The first sound is water. It slaps softly against the stilts beneath your bungalow, a low, rhythmic hush that seeps into the room before the sun fully rises. When you slide open the glass door, the air is cool and salted, and the lagoon lies almost still, except for a faint ripple of turquoise around the steps of your deck. Mount Otemanu stands ahead, its dark, jagged outline backlit by a slow-building wash of pink and gold.
Morning moves gently here. Barefoot, coffee in hand, you linger over that shifting horizon, watching the color deepen across the lagoon’s blue rings. A quick climb down the ladder and you’re in the water, suspended above white sand, a few curious fish darting close before vanishing into deeper shade. There’s nowhere to rush to, only the soft promise of the day.
Later, a boat skims across the lagoon, leaving a white trail behind as you head toward Coral Gardens. You lower yourself into the clear water and the world changes. Sound muffles; color intensifies. Neon fish flicker over branching coral, black-and-white stripes, flashes of yellow and electric blue. You float above it all, carried by a light current, the sun painting shifting patterns on the sandy floor below.
By midday, the adrenaline rises. In another quiet corner of the lagoon, blacktip reef sharks circle at a distance, sleek and assured. Stingrays glide past like underwater kites. Guided and watched, you slip into the water and feel the first rush of proximity—close enough to see the detail on a fin, to notice how easily these animals move as you hover, heart beating hard, then easing into awe.
Afternoons stretch out on a private motu, a small islet wrapped in shallow, luminous water. Tahitian spa rituals unfold under a thatched roof: the scent of monoi oil, the warm weight of expert hands, the rustle of palm fronds overhead. Time seems to bend here, broken only by the soft clink of ice in a glass, the quiet murmur of the tide.
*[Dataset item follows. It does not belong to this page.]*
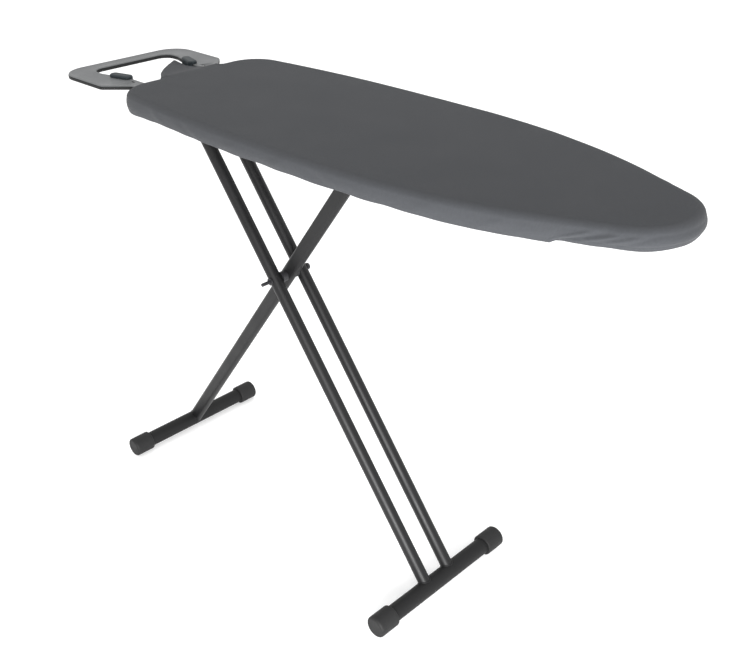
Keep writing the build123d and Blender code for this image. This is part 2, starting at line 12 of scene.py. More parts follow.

As the sun drops, you step aboard a catamaran. The lagoon shifts toward deeper blues and violets while the sky burns orange behind Otemanu. You stand at the rail with a drink in hand, saying little. When the engine idles and the boat drifts, there’s only water, wind, and the shared feeling that life, for this week at least, has narrowed to something simple: light fading over the Pacific, someone you love beside you, and the steady certainty of another unhurried day to come.